Spin Rings in Bistable Planar Semiconductor Microcavities

A remarkable feature of exciton-polaritons is the strongly spin-dependent polariton-polariton interaction, which has been predicted to result in the formation of spin rings in real space [Shelykh, Phys. Rev. Lett. 100, 116401 (2008)]. Here we experimentally demonstrate the spin bistability of exciton polaritons in an InGaAs-based semiconductor microcavity under resonant optical pumping. We observe the formation of spin rings whose size can be finely controlled in a spatial scale down to the micrometer range, much smaller than the spot size. Demonstration of optically controlled spin patterns in semiconductors opens way to the realization of spin logic devices and spin memories.
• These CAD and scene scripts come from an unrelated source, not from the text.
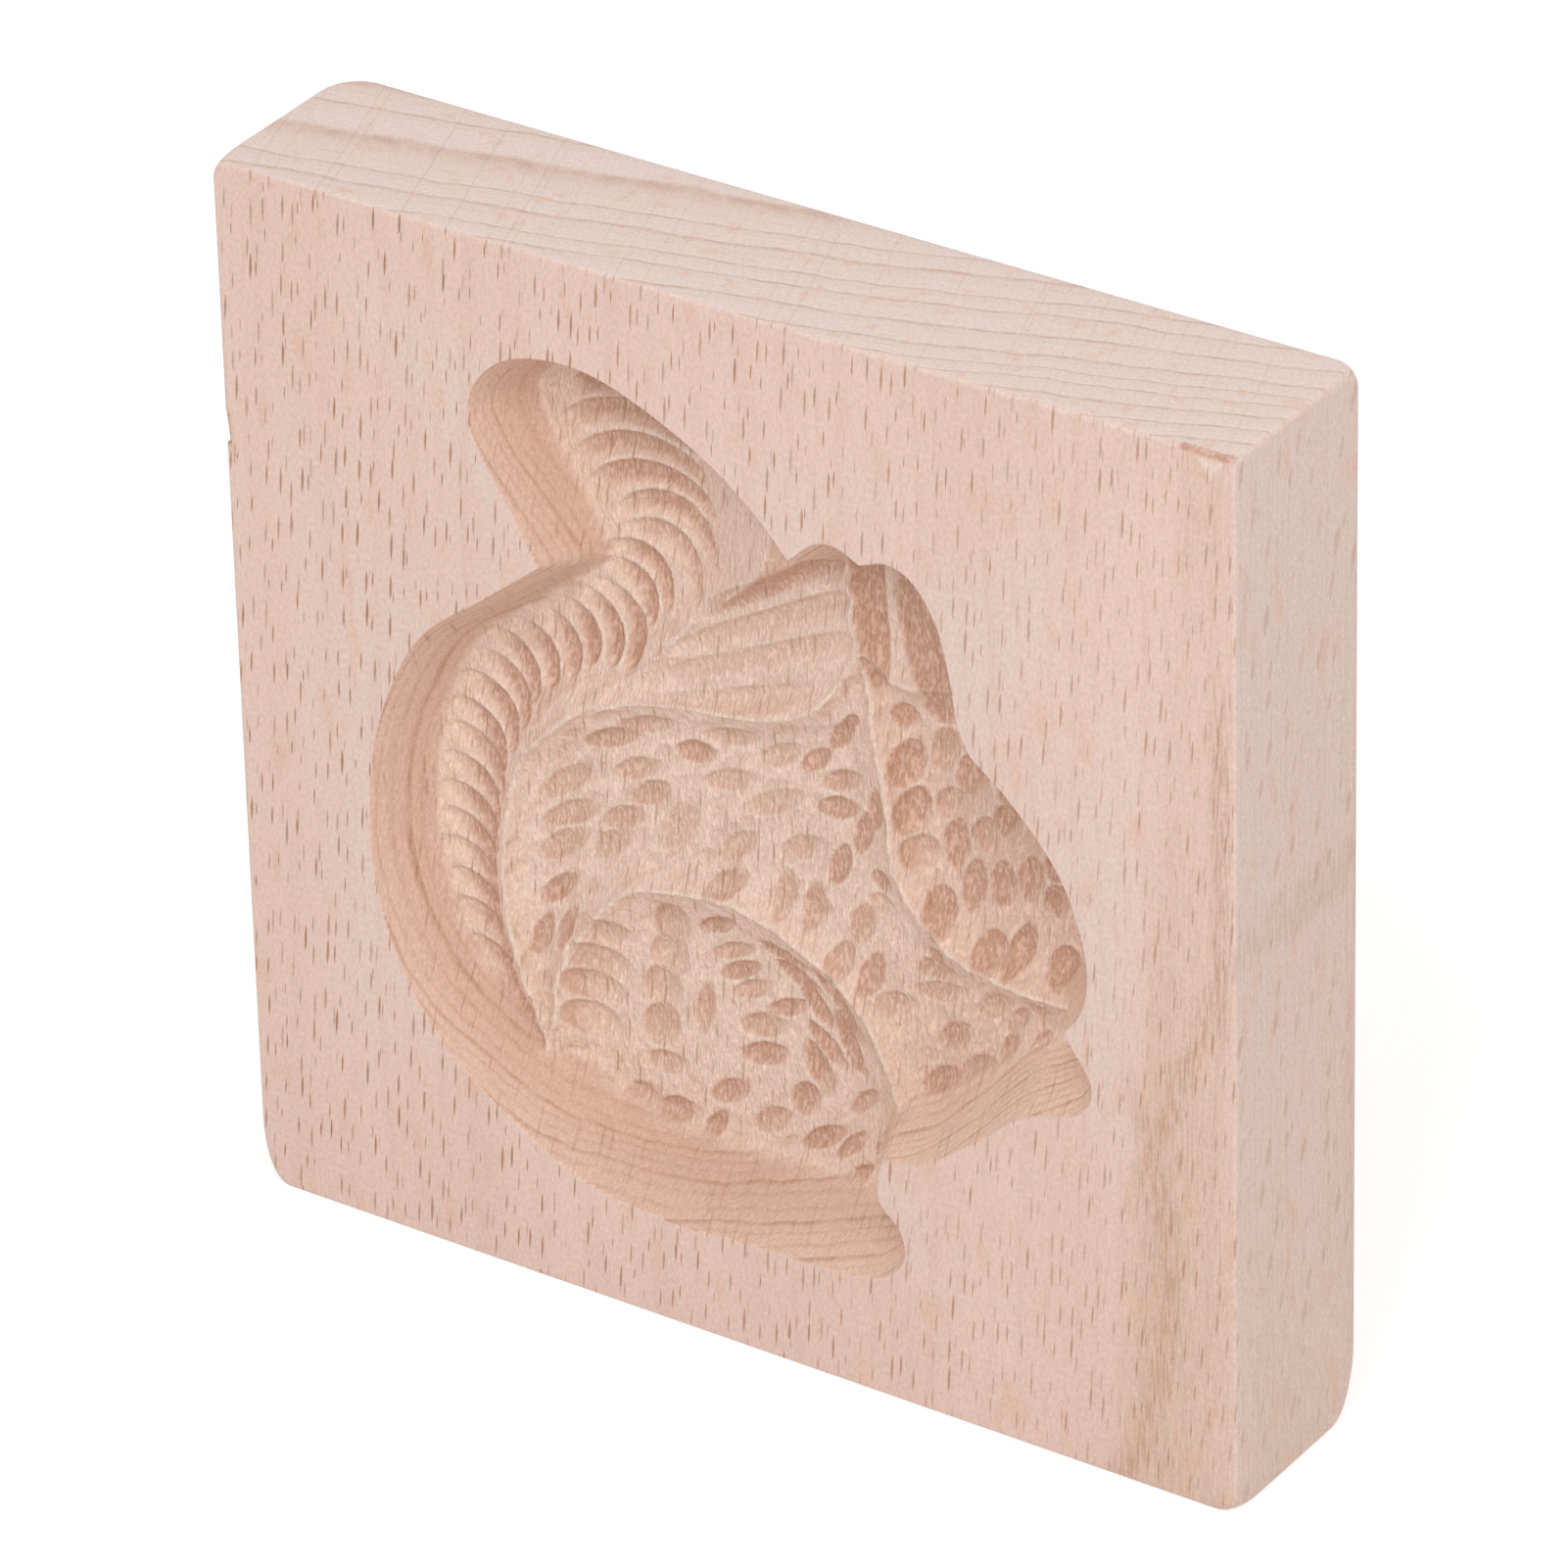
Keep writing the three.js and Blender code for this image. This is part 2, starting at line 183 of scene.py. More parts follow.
@dataclass(frozen=True)
class Hollow:
    """A part of the figure: a dished floor inside a loop, left on a slope outside it."""

    loop: Sequence[Point]
    floor: float
    edge: float
    reach: float
    outside: float

    def depth(self, x: np.ndarray, z: np.ndarray) -> np.ndarray:
        """Depth of the hollow below the front face.

        Args:
            x: Places across.
            z: Places up.

        Returns:
            The depth at each place.
        """
        inward = depth_in_loop(x, z, smooth_line(self.loop, LineKind.CLOSED))
        rise = 1.0 - np.clip(inward / self.reach, 0.0, 1.0)
        dished = self.edge + (self.floor - self.edge) * (1.0 - rise * rise)
        return np.where(inward <= 0.0, self.edge + inward * self.outside, dished)


@dataclass(frozen=True)
class Flute:
    """A scoop along a bent line, steeper on its left, that tapers at both ends."""

    start: Point
    middle: Point
    end: Point
    width: float
    depth: float
    stain_and_shade: float = 0.85
    shade_start: float = -0.75
    fade: float = 0.5
    lean: float = 0.35
    entry: float = 0.5
    tip: float = 0.3
    bends: int = 10
    shade_run: float = 0.7
    bare_edge: float = 0.35
    tip_fade: float = 0.9

    def line(self) -> np.ndarray:
        """The bent line that the tool follows, through the middle point."""
        start, middle, end = (np.asarray(p, float) for p in (self.start, self.middle, self.end))
        control = 2 * middle - (start + end) / 2
        t = np.linspace(0.0, 1.0, self.bends)[:, None]
        return start * (1 - t) ** 2 + control * 2 * t * (1 - t) + end * t ** 2

    def cut(self, x: np.ndarray, z: np.ndarray) -> tuple[np.ndarray, np.ndarray]:
        """Depth of the scoop below the surface it is cut into, and how dark it is.

        Args:
            x: Places across.
            z: Places up.

        Returns:
            The depth and the darkness at each place, 0 outside the scoop.
        """
        line = self.line()
        low = line.min(0) - self.width / 2
        high = line.max(0) + self.width / 2
        near = (x > low[0]) & (x < high[0]) & (z > low[1]) & (z < high[1])
        depth, stain_and_shade = np.zeros(x.shape), np.zeros(x.shape)
        distance, along, side = nearest(x[near], z[near], line)
        taper = self.tip + (1 - self.tip) * np.sqrt(np.clip(4 * along * (1 - along), 0.0, 1.0))
        across = side * np.minimum(distance / (self.width / 2 * taper), 1.0)
        scoop = (1 - across ** 2) * (1 + self.lean * across)
        depth[near] = self.depth * (self.entry + (1 - self.entry) * along) * taper * scoop
        # Painted shade: the side of the flute turned from the light is darkened, over the torn wood's own
        # darker colour
        shaded = smooth_step(self.shade_start, self.shade_start + self.shade_run, across)
        shaded *= smooth_step(0.0, self.bare_edge, scoop)
        shaded *= smooth_step(0.0, self.fade, along) * smooth_step(1.0, self.tip_fade, along)
        stain_and_shade[near] = self.stain_and_shade * shaded
        return depth, stain_and_shade


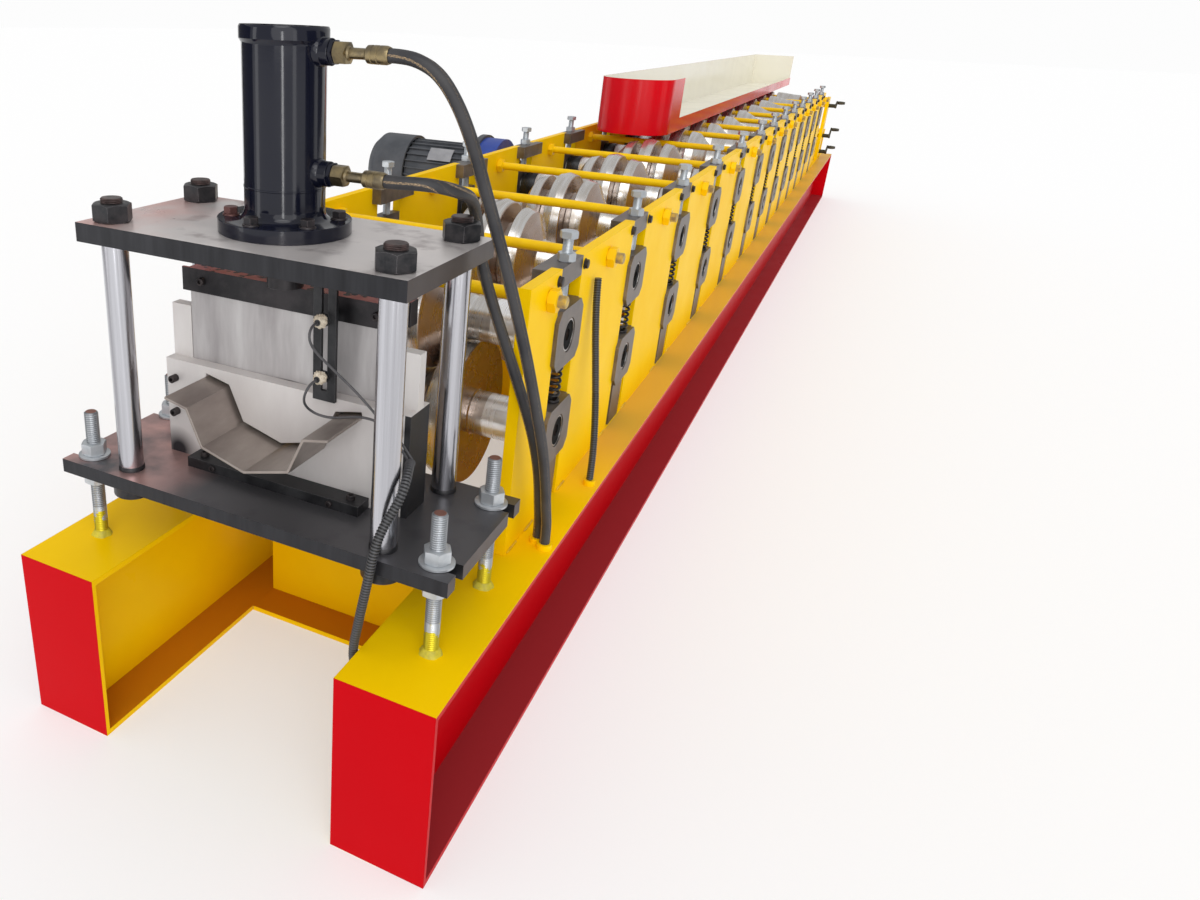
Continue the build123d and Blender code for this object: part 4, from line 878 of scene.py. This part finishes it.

Robust platform for engineering pure-quantum-state transitions in polariton condensates

We report on pure-quantum-state polariton condensates in optical annular traps. The study of the underlying mechanism reveals that the polariton wave function always coalesces in a single pure quantum state that, counter-intuitively, is always the uppermost confined state with the highest overlap with the exciton reservoir. The tunability of such states combined with the short polariton lifetime allows for ultrafast transitions between coherent mesoscopic wave functions of distinctly different symmetries, rendering optically confined polariton condensates a promising platform for applications such as many-body quantum circuitry and continuous-variable quantum processing.

Spontaneous self-ordered states of vortex-antivortex pairs in a polariton condensate

Polariton condensates have proved to be model systems to investigate topological defects, as they allow for direct and nondestructive imaging of the condensate complex order parameter. The fundamental topological excitations of such systems are quantized vortices. In specific configurations, further ordering can bring the formation of vortex lattices. In this work we demonstrate the spontaneous formation of ordered vortical states, consisting in geometrically self-arranged vortex-antivortex pairs. A mean-field generalized Gross-Pitaevskii model reproduces and supports the physics of the observed phenomenology.